[Exercise details]: Please start at the first line of the records beneath and quote each line exactly, ending with the line containing "scratch_depth: float = 0.00008".
════════
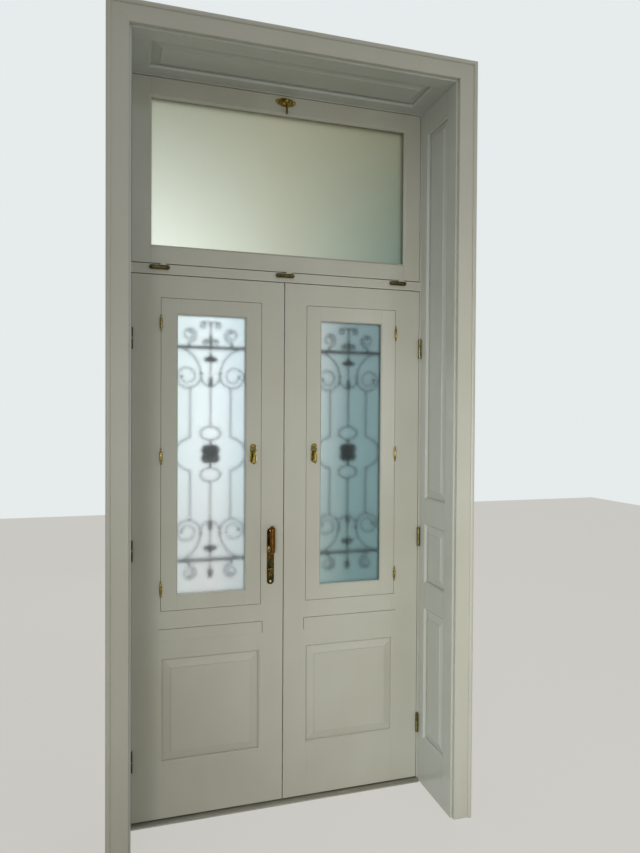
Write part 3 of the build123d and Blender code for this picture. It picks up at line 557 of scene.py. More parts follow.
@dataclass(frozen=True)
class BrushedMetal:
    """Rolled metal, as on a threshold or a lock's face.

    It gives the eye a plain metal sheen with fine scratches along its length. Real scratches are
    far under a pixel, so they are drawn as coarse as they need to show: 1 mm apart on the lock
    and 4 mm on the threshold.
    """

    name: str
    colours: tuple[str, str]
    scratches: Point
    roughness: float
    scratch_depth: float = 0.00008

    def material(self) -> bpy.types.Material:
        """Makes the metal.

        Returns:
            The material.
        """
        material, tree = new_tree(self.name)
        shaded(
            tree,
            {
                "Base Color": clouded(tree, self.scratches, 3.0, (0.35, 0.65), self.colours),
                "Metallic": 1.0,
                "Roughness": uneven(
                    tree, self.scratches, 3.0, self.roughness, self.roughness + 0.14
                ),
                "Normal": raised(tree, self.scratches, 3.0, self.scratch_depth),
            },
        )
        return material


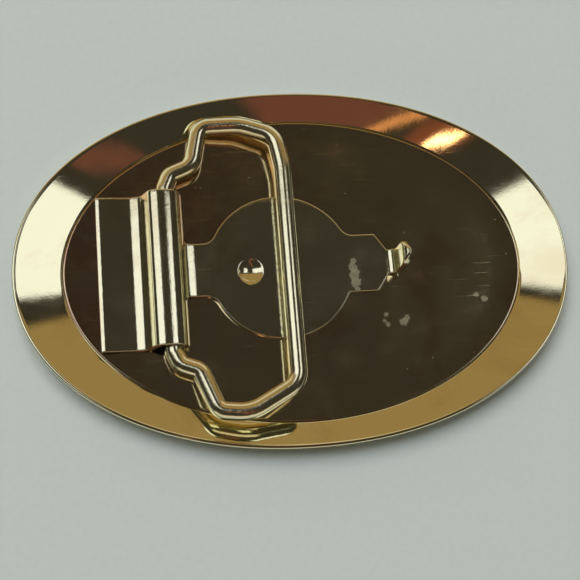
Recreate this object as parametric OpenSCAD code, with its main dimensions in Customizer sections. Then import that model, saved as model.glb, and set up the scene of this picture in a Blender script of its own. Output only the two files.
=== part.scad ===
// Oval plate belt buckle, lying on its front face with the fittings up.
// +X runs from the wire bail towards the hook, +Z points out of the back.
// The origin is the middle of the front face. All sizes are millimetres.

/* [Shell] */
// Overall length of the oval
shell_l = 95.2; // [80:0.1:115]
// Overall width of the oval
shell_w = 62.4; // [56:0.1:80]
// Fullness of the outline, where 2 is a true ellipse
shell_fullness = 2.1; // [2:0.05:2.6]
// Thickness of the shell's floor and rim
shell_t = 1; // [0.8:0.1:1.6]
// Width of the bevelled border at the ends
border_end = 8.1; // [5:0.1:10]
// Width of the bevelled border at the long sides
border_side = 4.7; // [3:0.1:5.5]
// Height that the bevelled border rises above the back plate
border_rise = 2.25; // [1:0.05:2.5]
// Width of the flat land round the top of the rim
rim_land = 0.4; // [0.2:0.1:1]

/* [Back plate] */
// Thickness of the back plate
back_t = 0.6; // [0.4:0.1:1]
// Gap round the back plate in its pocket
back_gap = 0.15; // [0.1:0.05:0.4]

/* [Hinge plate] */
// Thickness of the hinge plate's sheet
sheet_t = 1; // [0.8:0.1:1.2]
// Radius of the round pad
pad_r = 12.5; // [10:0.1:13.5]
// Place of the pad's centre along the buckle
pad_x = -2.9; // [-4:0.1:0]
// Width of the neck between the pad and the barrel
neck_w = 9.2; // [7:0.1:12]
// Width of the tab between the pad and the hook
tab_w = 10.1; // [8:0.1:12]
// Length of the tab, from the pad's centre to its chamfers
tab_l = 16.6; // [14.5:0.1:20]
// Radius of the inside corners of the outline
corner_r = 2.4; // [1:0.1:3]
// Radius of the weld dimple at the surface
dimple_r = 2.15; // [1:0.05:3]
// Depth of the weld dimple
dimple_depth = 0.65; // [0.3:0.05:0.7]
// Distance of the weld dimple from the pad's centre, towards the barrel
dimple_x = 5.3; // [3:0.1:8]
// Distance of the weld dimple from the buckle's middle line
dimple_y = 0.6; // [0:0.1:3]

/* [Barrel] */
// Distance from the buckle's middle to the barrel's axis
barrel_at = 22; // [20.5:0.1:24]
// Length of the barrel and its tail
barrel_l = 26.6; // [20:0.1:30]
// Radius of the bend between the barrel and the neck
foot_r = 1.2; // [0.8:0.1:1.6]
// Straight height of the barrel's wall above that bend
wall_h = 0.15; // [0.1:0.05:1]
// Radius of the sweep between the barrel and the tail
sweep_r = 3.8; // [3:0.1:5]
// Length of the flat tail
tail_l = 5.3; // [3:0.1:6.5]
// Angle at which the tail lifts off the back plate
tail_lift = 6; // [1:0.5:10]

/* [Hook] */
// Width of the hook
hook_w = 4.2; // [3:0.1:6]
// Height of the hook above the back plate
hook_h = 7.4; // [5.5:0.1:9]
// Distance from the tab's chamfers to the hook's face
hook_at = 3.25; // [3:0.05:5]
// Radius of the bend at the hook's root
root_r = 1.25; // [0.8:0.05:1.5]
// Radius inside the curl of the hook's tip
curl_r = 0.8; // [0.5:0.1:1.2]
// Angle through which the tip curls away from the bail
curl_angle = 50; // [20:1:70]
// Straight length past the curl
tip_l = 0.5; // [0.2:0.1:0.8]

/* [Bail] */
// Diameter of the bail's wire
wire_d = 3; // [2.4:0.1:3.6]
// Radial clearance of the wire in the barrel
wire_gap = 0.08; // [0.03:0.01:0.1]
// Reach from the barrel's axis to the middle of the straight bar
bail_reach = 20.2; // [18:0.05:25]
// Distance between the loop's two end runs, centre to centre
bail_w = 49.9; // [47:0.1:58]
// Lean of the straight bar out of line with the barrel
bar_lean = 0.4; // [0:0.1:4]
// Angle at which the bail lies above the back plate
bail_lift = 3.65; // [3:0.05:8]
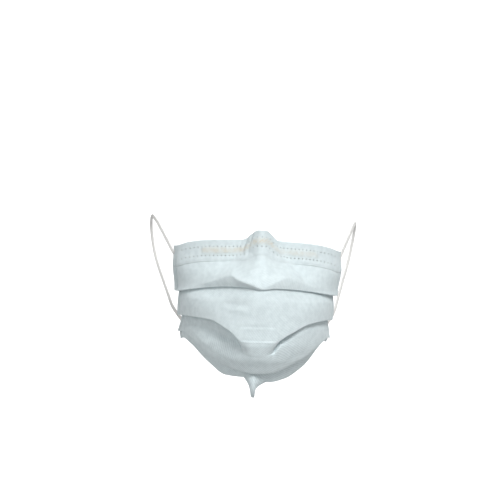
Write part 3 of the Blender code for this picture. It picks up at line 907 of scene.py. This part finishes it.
════════
[Response below]:
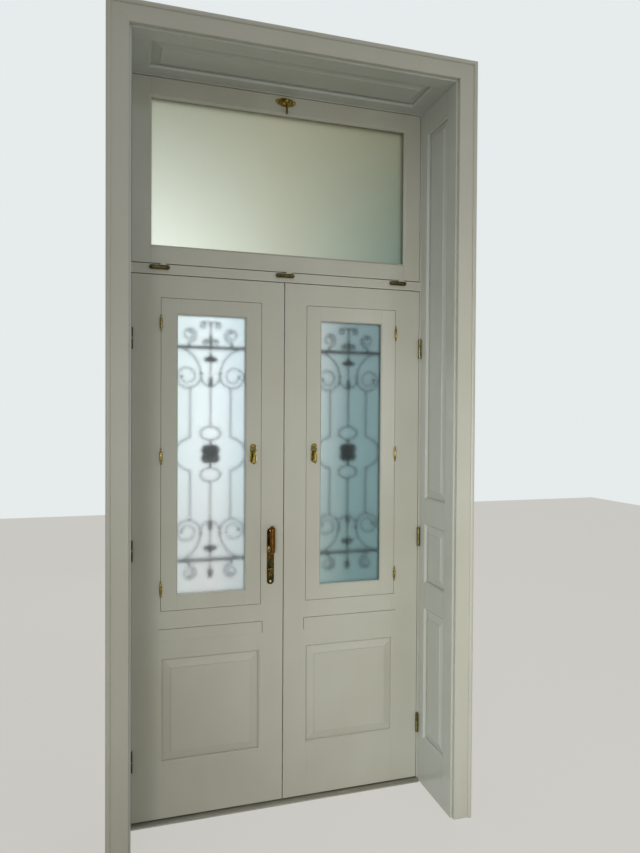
Write part 3 of the build123d and Blender code for this picture. It picks up at line 557 of scene.py. More parts follow.
@dataclass(frozen=True)
class BrushedMetal:
    """Rolled metal, as on a threshold or a lock's face.

    It gives the eye a plain metal sheen with fine scratches along its length. Real scratches are
    far under a pixel, so they are drawn as coarse as they need to show: 1 mm apart on the lock
    and 4 mm on the threshold.
    """

    name: str
    colours: tuple[str, str]
    scratches: Point
    roughness: float
    scratch_depth: float = 0.00008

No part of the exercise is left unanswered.